Restate each of the lines given below, word for word.

# # # # #

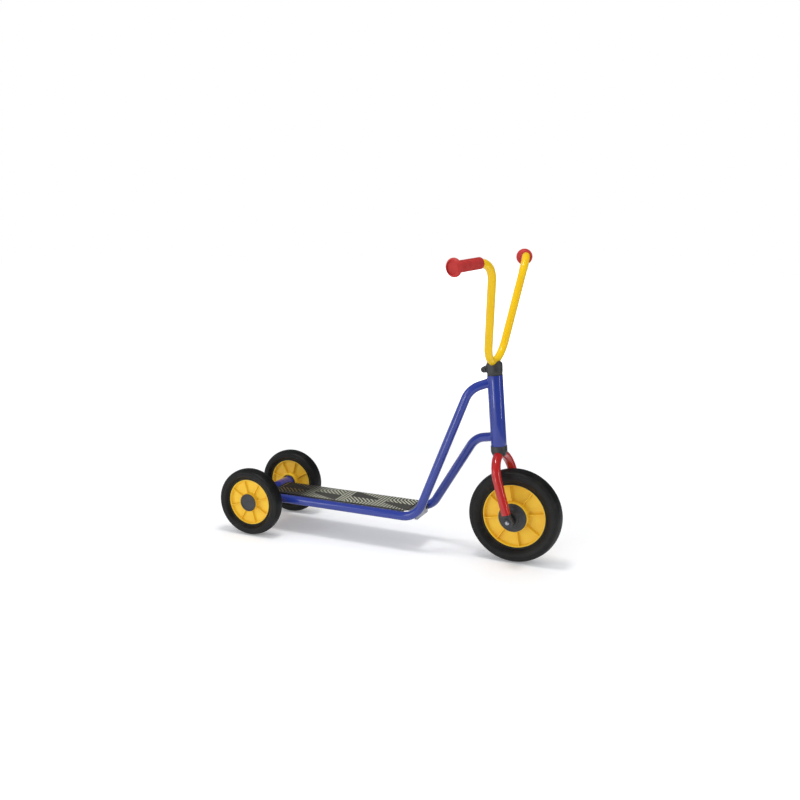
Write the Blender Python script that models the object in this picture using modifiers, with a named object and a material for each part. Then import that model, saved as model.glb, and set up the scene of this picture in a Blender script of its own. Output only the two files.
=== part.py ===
# Three-wheel kids scooter: a bent steel tube frame with a flat deck, two rear wheels on one axle,
# a steered fork with a larger front wheel, and a V-shaped handlebar with two moulded grips.
#
# Units are metres. +X points forward, +Y to the rider's left, +Z up. The origin is on the floor,
# under the middle of the scooter's length and on its centre plane.

import math

import bmesh
import bpy
from mathutils import Matrix, Vector

# Driving dimensions: wheels and their places
WHEELBASE = 0.7733
REAR_TRACK = 0.2346
REAR_TYRE_RADIUS = 0.099
REAR_TYRE_HALF_WIDTH = 0.022
REAR_TYRE_DEPTH = 0.0316
REAR_LIP_REACH = 0.0104
FRONT_TYRE_RADIUS = 0.129
FRONT_TYRE_HALF_WIDTH = 0.027
FRONT_TYRE_DEPTH = 0.041
FRONT_LIP_REACH = 0.0136
WHEEL_STEPS = 28
RIB_COUNT = 8
FRONT_RIB_TURN = math.radians(10.7)
REAR_RIB_TURN = math.radians(15.4)

# Driving dimensions: steering axis, which passes the setback behind the front wheel's foot, and
# the head tube
HEAD_LEAN = math.radians(4.62)
STEER_SETBACK = 0.0254
CROWN_ABOVE_TYRE = 0.040
HEAD_ABOVE_CROWN = 0.0162
HEAD_LENGTH = 0.1968
HEAD_RADIUS = 0.021
HEAD_WALL = 0.003
STEERER_RADIUS = 0.0127
STEERER_WALL = 0.0016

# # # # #

● **Full answer**
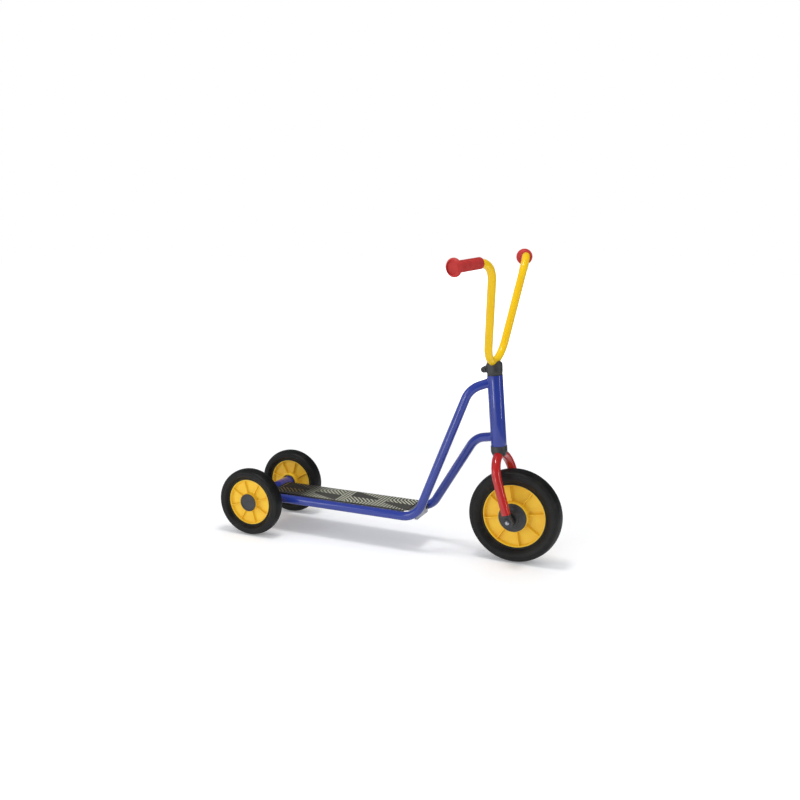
Write the Blender Python script that models the object in this picture using modifiers, with a named object and a material for each part. Then import that model, saved as model.glb, and set up the scene of this picture in a Blender script of its own. Output only the two files.
=== part.py ===
# Three-wheel kids scooter: a bent steel tube frame with a flat deck, two rear wheels on one axle,
# a steered fork with a larger front wheel, and a V-shaped handlebar with two moulded grips.
#
# Units are metres. +X points forward, +Y to the rider's left, +Z up. The origin is on the floor,
# under the middle of the scooter's length and on its centre plane.

import math

import bmesh
import bpy
from mathutils import Matrix, Vector

# Driving dimensions: wheels and their places
WHEELBASE = 0.7733
REAR_TRACK = 0.2346
REAR_TYRE_RADIUS = 0.099
REAR_TYRE_HALF_WIDTH = 0.022
REAR_TYRE_DEPTH = 0.0316
REAR_LIP_REACH = 0.0104
FRONT_TYRE_RADIUS = 0.129
FRONT_TYRE_HALF_WIDTH = 0.027
FRONT_TYRE_DEPTH = 0.041
FRONT_LIP_REACH = 0.0136
WHEEL_STEPS = 28
RIB_COUNT = 8
FRONT_RIB_TURN = math.radians(10.7)
REAR_RIB_TURN = math.radians(15.4)

# Driving dimensions: steering axis, which passes the setback behind the front wheel's foot, and
# the head tube
HEAD_LEAN = math.radians(4.62)
STEER_SETBACK = 0.0254
CROWN_ABOVE_TYRE = 0.040
HEAD_ABOVE_CROWN = 0.0162
HEAD_LENGTH = 0.1968
HEAD_RADIUS = 0.021
HEAD_WALL = 0.003
STEERER_RADIUS = 0.0127
STEERER_WALL = 0.0016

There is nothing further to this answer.